Я даже слегка присела, втянув голову в плечи в ожидании реакции Ирэн, но она меня удивила. После ошеломлённой паузы ответила почти спокойно.
— Я прощаю тебя, Ярина, за эти слова. Прощаю, делая скидку на твоё состояние и на то, что это первый твой серьёзный проступок. Но я прощаю кого-либо лишь единожды. В следующий раз наказание будет очень суровым. Не повторяй своих ошибок. Как только доктор разрешит тебе выходить, ты отправишься к господину Бурхаеву и очень искренне извинишься за доставленные ему неудобства. А сейчас хорошенько подумай, прежде чем ответить.
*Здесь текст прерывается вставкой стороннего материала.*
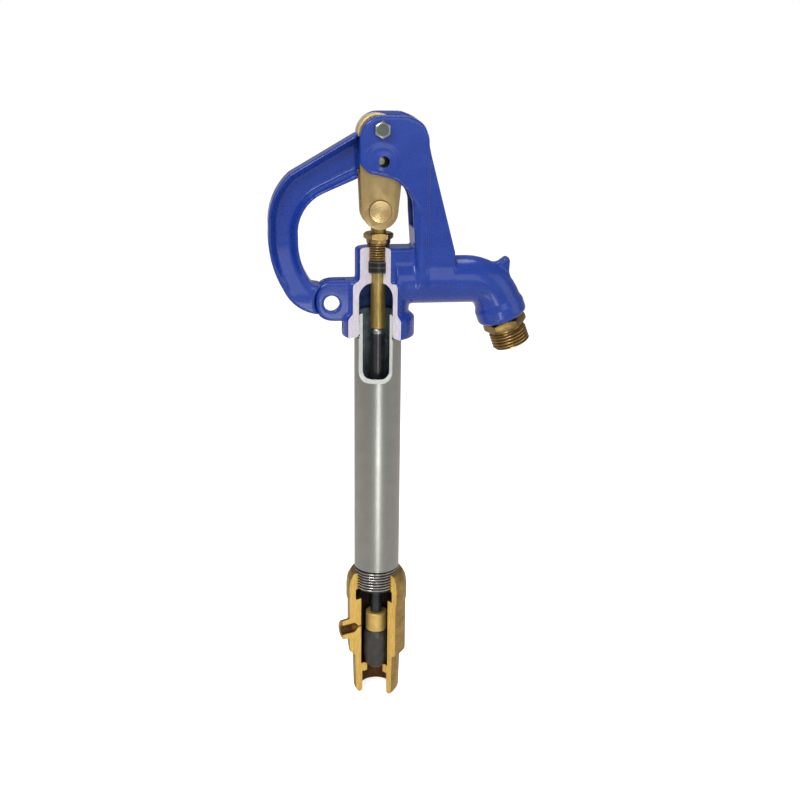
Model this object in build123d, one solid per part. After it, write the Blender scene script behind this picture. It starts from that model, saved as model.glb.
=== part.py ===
"""Frost-free yard hydrant cut open for display. Millimetres, +Z up, spout towards +X, viewer at -Y."""
import os
from math import cos, radians, sin, sqrt, tan

from build123d import *

# Heights above the inlet mouth
SEAT_LOW, SEAT_TOP = 17.0, 24.2
BODY_STEP = 34.5
DRAIN_Z = 57.0
RELIEF_LOW, RELIEF_TOP = 80.0, 88.6
PIPE_LOW = RELIEF_TOP + 0.4
BODY_TOP = 102.0
PIPE_LONG = 212.4
PIPE_TOP = PIPE_LOW + PIPE_LONG
THREAD_LONG = 17.0
WINDOW_LOW = PIPE_TOP - 47.4
SOCKET_LOW, SOCKET_TOP = PIPE_TOP - 16.4, PIPE_TOP - 2.9
SHOULDER = PIPE_TOP + 21.6
CAVITY_TOP = SHOULDER - 1.0
CHAMBER_LOW = SHOULDER + 6.4
CHAMBER_TOP = CHAMBER_LOW + 7.9
BOSS_TOP = CHAMBER_TOP + 9.7

# Linkage
PIN_Z = BOSS_TOP + 25.0
LINK_LONG = 33.5
CRANK = 20.5
UPPER_PIN_Z = PIN_Z + LINK_LONG
PIVOT_Z = UPPER_PIN_Z + CRANK
EAR_TOP = PIVOT_Z + 9.9
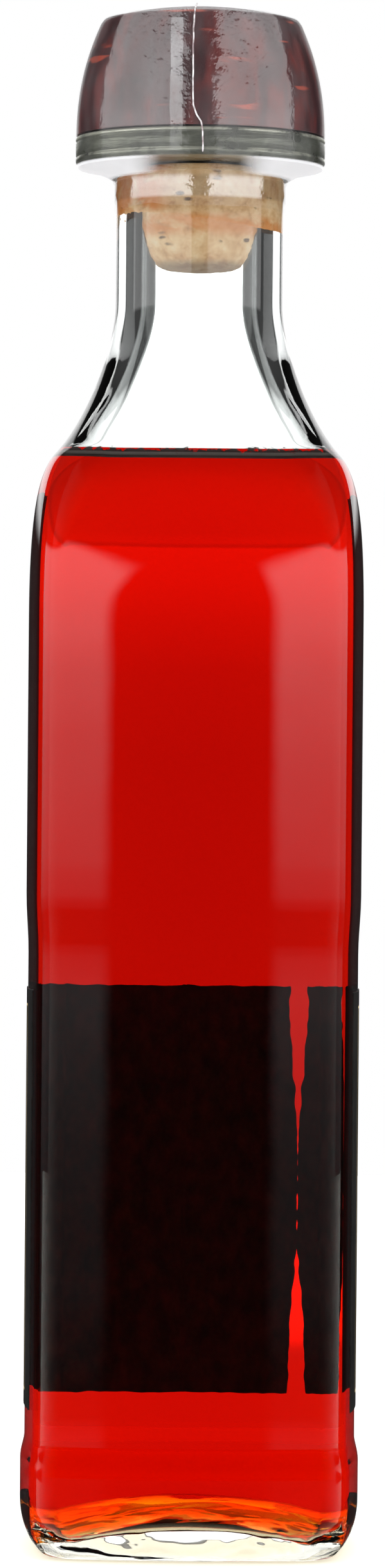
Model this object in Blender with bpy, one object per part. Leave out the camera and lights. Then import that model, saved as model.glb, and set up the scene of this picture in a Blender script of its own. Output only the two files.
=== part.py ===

Снова повисла пауза, и я принялась мысленно умолять Яринку быть благоразумной, больше не злить управляющую: ведь разве наши жизни не в её руках? К счастью, Яринка понимала это.
— Да, сударыня, — наконец сухо, но смиренно отозвалась она. — Я извинюсь.
— Вот и умница, — голос-колокольчик снова зазвенел приветливо и добродушно. — После мы забудем этот случай, как досадное недоразумение. Все ошибаются. Поправляйся.
Сообразив, что сейчас Ирэн выйдет из палаты, я на цыпочках побежала к лестнице.